## YOUR TASK
Exactly the lines between the line containing "for name, shape" and the line containing "return low, high", together with those two lines, are to be output.

## Start INFORMATION SUPPLIED

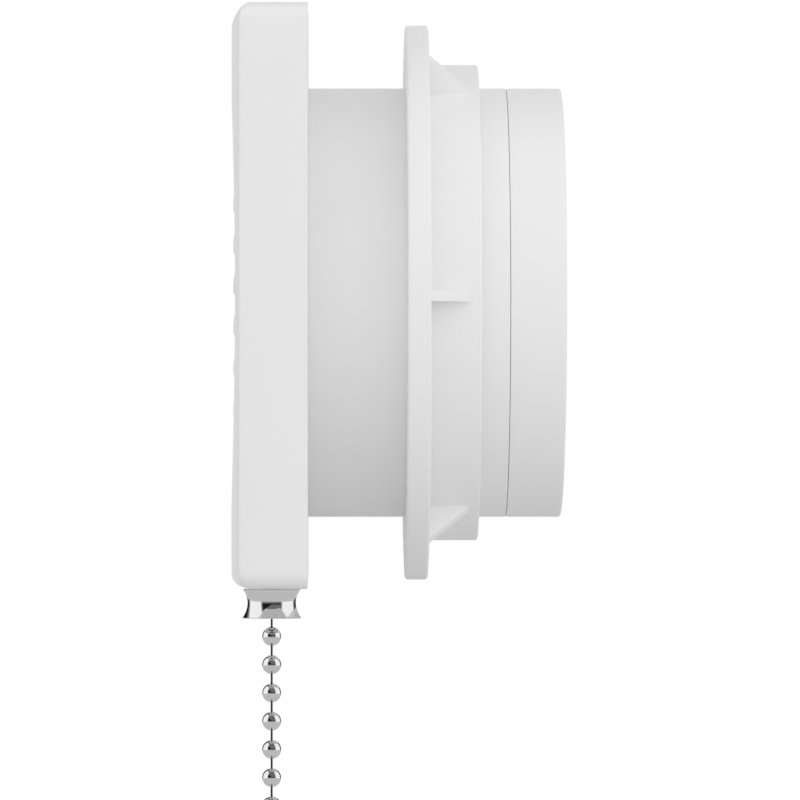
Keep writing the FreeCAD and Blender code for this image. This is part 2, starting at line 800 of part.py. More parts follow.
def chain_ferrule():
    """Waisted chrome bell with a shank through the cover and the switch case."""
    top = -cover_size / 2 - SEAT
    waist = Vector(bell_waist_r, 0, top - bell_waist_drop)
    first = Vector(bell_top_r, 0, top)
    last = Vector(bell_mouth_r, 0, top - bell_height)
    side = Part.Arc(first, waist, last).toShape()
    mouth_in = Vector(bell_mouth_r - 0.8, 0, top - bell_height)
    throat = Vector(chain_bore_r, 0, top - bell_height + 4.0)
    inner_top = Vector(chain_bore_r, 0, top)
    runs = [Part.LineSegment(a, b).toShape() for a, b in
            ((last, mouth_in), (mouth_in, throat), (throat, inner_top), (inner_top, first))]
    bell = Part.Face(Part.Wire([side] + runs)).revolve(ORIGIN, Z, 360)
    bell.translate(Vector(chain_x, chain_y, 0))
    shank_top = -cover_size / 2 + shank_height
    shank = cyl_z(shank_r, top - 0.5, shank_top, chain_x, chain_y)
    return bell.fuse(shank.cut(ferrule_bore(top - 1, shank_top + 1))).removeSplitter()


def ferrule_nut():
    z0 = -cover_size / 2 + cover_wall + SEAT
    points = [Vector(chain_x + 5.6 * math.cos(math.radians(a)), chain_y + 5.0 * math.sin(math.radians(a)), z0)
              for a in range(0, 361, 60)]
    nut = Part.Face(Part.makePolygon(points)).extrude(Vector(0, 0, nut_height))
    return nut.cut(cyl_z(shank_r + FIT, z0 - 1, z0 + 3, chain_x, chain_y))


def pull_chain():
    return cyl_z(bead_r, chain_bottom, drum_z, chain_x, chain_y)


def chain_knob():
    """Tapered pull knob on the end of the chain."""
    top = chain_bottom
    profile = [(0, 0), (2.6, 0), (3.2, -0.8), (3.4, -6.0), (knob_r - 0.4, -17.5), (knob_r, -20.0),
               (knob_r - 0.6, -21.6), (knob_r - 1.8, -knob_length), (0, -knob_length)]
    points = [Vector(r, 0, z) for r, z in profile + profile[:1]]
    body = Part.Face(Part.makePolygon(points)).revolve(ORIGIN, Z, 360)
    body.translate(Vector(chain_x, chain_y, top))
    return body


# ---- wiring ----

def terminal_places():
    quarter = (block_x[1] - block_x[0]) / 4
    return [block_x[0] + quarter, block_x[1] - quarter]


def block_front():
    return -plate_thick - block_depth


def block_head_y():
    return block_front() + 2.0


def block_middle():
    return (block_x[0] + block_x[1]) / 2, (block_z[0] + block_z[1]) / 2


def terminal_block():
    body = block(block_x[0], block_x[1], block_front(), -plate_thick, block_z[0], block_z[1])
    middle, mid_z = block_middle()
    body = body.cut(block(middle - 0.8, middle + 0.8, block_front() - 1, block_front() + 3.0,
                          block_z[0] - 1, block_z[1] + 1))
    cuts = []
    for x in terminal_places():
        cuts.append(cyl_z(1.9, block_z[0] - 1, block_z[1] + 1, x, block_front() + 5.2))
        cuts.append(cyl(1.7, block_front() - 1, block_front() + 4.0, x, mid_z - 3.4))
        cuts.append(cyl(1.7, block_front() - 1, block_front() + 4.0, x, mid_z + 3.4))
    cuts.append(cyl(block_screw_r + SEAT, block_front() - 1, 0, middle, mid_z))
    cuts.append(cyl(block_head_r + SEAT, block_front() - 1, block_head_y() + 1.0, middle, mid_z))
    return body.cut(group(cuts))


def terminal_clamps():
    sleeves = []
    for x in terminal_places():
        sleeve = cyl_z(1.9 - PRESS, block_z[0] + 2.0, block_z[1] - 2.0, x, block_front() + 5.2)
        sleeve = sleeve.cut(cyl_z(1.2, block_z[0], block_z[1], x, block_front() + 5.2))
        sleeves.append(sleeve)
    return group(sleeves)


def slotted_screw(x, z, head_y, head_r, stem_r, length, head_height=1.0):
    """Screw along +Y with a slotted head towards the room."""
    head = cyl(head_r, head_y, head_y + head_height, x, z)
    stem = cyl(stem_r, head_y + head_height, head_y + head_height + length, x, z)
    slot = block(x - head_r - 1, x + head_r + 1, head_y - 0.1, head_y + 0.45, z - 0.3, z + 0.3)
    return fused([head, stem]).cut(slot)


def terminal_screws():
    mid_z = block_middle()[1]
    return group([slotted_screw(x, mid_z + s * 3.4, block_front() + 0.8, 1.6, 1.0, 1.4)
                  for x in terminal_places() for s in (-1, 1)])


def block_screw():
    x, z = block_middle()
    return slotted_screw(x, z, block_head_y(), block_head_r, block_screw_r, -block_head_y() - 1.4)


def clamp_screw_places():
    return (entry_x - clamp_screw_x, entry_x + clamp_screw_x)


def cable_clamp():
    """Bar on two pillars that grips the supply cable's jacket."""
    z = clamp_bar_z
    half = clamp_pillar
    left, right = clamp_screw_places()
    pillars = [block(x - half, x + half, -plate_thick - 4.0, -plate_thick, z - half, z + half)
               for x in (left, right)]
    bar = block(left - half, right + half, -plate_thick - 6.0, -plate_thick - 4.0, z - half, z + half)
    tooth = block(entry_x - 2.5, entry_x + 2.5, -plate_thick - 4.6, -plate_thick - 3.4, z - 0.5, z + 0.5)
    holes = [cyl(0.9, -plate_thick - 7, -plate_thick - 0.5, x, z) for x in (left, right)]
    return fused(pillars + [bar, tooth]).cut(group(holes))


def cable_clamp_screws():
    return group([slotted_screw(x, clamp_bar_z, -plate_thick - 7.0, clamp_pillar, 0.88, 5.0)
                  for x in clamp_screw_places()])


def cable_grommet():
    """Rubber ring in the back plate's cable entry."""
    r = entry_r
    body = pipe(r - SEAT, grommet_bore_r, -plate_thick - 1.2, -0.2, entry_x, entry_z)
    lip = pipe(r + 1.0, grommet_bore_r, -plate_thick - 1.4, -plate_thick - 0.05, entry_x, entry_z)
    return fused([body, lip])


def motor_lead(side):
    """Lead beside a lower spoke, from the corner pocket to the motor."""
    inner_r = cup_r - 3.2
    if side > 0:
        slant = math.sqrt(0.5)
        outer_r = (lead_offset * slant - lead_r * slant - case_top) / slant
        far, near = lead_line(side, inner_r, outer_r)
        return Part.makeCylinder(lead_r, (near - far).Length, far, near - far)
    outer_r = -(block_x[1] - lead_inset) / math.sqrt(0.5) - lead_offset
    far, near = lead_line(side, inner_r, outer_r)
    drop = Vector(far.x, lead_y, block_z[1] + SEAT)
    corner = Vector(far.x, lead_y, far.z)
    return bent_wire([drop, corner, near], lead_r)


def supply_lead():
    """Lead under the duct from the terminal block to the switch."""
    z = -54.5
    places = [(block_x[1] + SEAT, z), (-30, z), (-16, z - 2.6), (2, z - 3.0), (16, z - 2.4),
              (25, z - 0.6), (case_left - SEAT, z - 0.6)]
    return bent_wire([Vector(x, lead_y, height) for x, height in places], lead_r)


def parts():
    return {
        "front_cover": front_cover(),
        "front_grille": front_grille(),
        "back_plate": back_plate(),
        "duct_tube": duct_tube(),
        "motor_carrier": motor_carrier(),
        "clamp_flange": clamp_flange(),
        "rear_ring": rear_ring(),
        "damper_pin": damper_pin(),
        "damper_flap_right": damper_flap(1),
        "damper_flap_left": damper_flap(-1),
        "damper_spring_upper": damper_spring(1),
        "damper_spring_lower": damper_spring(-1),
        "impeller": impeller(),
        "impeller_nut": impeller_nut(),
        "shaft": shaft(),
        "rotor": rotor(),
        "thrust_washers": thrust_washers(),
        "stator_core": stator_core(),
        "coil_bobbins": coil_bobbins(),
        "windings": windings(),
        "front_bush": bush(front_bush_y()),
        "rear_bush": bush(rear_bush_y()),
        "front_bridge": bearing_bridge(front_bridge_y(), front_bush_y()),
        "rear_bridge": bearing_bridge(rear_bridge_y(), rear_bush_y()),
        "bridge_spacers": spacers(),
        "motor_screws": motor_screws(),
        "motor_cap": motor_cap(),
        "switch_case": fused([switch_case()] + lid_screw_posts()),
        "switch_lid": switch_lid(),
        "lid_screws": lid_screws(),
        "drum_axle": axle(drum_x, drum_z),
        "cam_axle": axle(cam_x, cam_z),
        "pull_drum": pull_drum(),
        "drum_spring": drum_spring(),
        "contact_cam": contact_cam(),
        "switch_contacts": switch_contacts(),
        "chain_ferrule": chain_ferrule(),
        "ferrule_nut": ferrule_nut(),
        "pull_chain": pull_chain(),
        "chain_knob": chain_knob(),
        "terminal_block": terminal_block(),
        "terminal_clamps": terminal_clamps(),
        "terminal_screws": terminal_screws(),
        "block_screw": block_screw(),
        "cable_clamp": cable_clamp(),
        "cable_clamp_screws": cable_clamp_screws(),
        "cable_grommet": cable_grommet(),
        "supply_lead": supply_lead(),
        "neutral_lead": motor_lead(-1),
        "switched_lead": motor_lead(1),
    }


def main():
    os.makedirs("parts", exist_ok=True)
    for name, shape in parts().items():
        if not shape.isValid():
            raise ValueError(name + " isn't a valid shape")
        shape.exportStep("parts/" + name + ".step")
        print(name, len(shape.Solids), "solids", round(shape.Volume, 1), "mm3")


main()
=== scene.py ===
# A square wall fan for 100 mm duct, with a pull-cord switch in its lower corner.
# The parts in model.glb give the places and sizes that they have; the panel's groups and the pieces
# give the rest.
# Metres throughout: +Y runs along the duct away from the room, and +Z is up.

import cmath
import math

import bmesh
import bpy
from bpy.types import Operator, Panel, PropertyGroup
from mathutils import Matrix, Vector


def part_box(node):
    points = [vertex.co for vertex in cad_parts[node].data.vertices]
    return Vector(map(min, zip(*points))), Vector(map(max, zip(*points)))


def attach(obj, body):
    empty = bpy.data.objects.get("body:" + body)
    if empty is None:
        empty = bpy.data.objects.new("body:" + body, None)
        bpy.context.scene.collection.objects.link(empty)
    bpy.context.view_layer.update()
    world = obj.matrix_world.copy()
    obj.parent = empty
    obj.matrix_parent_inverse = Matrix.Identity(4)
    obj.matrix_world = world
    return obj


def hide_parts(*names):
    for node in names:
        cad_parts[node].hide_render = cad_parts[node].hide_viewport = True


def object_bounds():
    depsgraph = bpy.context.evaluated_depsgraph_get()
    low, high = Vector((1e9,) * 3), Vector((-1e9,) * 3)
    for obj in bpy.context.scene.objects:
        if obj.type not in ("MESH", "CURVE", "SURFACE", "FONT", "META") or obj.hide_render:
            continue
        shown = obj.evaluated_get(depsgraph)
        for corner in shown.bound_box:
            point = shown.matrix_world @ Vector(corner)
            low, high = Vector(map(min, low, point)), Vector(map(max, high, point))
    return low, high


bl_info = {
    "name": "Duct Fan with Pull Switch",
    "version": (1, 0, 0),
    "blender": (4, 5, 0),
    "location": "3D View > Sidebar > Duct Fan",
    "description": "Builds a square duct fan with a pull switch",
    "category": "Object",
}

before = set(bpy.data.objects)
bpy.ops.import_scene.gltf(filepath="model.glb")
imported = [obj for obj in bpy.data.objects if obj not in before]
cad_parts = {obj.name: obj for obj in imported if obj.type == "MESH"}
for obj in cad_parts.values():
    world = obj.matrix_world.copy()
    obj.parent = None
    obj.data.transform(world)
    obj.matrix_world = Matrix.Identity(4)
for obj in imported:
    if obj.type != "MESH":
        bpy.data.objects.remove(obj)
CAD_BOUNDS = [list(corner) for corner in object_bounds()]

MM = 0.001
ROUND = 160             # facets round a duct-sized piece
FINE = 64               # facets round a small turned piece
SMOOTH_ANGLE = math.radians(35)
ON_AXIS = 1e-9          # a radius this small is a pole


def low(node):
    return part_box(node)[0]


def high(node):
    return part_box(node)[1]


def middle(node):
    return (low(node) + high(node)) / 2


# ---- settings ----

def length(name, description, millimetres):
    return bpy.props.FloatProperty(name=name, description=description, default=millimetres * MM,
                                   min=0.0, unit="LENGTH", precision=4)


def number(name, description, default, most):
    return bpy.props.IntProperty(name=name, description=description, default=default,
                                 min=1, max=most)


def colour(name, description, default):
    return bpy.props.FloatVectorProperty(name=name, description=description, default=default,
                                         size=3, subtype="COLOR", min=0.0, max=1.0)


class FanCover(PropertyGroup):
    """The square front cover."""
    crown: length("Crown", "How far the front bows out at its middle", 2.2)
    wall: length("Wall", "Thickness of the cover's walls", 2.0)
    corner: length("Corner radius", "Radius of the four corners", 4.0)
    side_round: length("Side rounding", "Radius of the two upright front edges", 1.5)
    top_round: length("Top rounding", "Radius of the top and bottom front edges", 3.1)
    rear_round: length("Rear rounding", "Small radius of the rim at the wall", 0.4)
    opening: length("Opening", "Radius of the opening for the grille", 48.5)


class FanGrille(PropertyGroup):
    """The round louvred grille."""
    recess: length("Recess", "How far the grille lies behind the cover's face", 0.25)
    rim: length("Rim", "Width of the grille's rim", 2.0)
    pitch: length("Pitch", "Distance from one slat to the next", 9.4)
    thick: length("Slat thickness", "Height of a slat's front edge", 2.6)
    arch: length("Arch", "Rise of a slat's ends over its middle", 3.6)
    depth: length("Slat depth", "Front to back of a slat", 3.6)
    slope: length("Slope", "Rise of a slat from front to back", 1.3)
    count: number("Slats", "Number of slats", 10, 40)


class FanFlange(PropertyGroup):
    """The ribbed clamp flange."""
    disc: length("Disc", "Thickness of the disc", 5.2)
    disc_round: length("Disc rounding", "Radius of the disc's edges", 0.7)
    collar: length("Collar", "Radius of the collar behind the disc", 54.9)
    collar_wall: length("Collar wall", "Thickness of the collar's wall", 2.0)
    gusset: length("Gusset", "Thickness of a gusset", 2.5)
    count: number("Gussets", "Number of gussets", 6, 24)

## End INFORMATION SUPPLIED

## SOLUTION
    for name, shape in parts().items():
        if not shape.isValid():
            raise ValueError(name + " isn't a valid shape")
        shape.exportStep("parts/" + name + ".step")
        print(name, len(shape.Solids), "solids", round(shape.Volume, 1), "mm3")


main()
=== scene.py ===
# A square wall fan for 100 mm duct, with a pull-cord switch in its lower corner.
# The parts in model.glb give the places and sizes that they have; the panel's groups and the pieces
# give the rest.
# Metres throughout: +Y runs along the duct away from the room, and +Z is up.

import cmath
import math

import bmesh
import bpy
from bpy.types import Operator, Panel, PropertyGroup
from mathutils import Matrix, Vector


def part_box(node):
    points = [vertex.co for vertex in cad_parts[node].data.vertices]
    return Vector(map(min, zip(*points))), Vector(map(max, zip(*points)))


def attach(obj, body):
    empty = bpy.data.objects.get("body:" + body)
    if empty is None:
        empty = bpy.data.objects.new("body:" + body, None)
        bpy.context.scene.collection.objects.link(empty)
    bpy.context.view_layer.update()
    world = obj.matrix_world.copy()
    obj.parent = empty
    obj.matrix_parent_inverse = Matrix.Identity(4)
    obj.matrix_world = world
    return obj


def hide_parts(*names):
    for node in names:
        cad_parts[node].hide_render = cad_parts[node].hide_viewport = True


def object_bounds():
    depsgraph = bpy.context.evaluated_depsgraph_get()
    low, high = Vector((1e9,) * 3), Vector((-1e9,) * 3)
    for obj in bpy.context.scene.objects:
        if obj.type not in ("MESH", "CURVE", "SURFACE", "FONT", "META") or obj.hide_render:
            continue
        shown = obj.evaluated_get(depsgraph)
        for corner in shown.bound_box:
            point = shown.matrix_world @ Vector(corner)
            low, high = Vector(map(min, low, point)), Vector(map(max, high, point))
    return low, high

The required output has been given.